On average, women in Pennsylvania earn 79 cents for every dollar paid to a man for comparable work; for African-American and Latina women, the disparity is even greater.

Supporters of the law maintained that the wage gap takes hold early on in someone’s career. By taking a worker’s past earnings out of the equation, they say, women and men may start receiving more equitable salaries.

But business groups fought back, saying the law would have unintended consequences that would make the city less business friendly.

In a statement, Chamber spokeswoman Danielle Hagerty said the business group agrees that gender wage inequity needs to be addressed, yet “the method chosen by the city” was not the right one, Hagerty said.

Under the law, employers caught asking about a prospective employee’s last earnings could be fined $2,000 per violation by the city, a set of sanctions, the Chamber argued, that could cause businesses to move outside of city limits to avoid the hassle.

Mike Dunn, a spokesman for Philadelphia Mayor Jim Kenney, said the city is “evaluating its options” after the federal judge’s ruling.

Dunn pointed to another part of the decision upholding the city’s authority to enact such a law. The city is “encouraged” by that determination. “In doing so,” Dunn wrote, “it upheld a key aspect of the legislation.”

Yet the more impactful and immediate effect of the judge’s ruling blocks the law from taking effect in three weeks, as its supporters had hoped would happen.

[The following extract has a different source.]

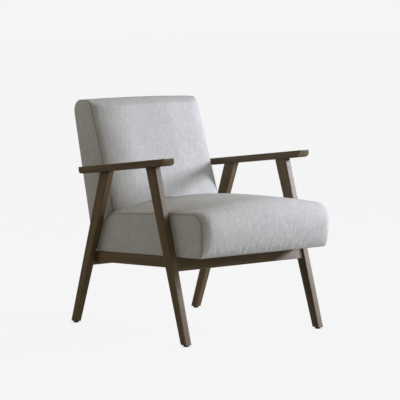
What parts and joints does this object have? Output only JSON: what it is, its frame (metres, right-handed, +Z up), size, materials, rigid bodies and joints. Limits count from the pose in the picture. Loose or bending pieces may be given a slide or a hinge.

Goldberg, in his ruling, questioned whether the law would indeed narrow the gender pay gap. He said those who testified about the law’s intended effect to City Council did not present scientific evidence.

“The critical problem for the city is, however, that these avowals are unsubstantiated conclusions,” Goldberg wrote. “While the witnesses who presented to City Council are experienced in their respective fields, their observations are mostly conjectural in nature.”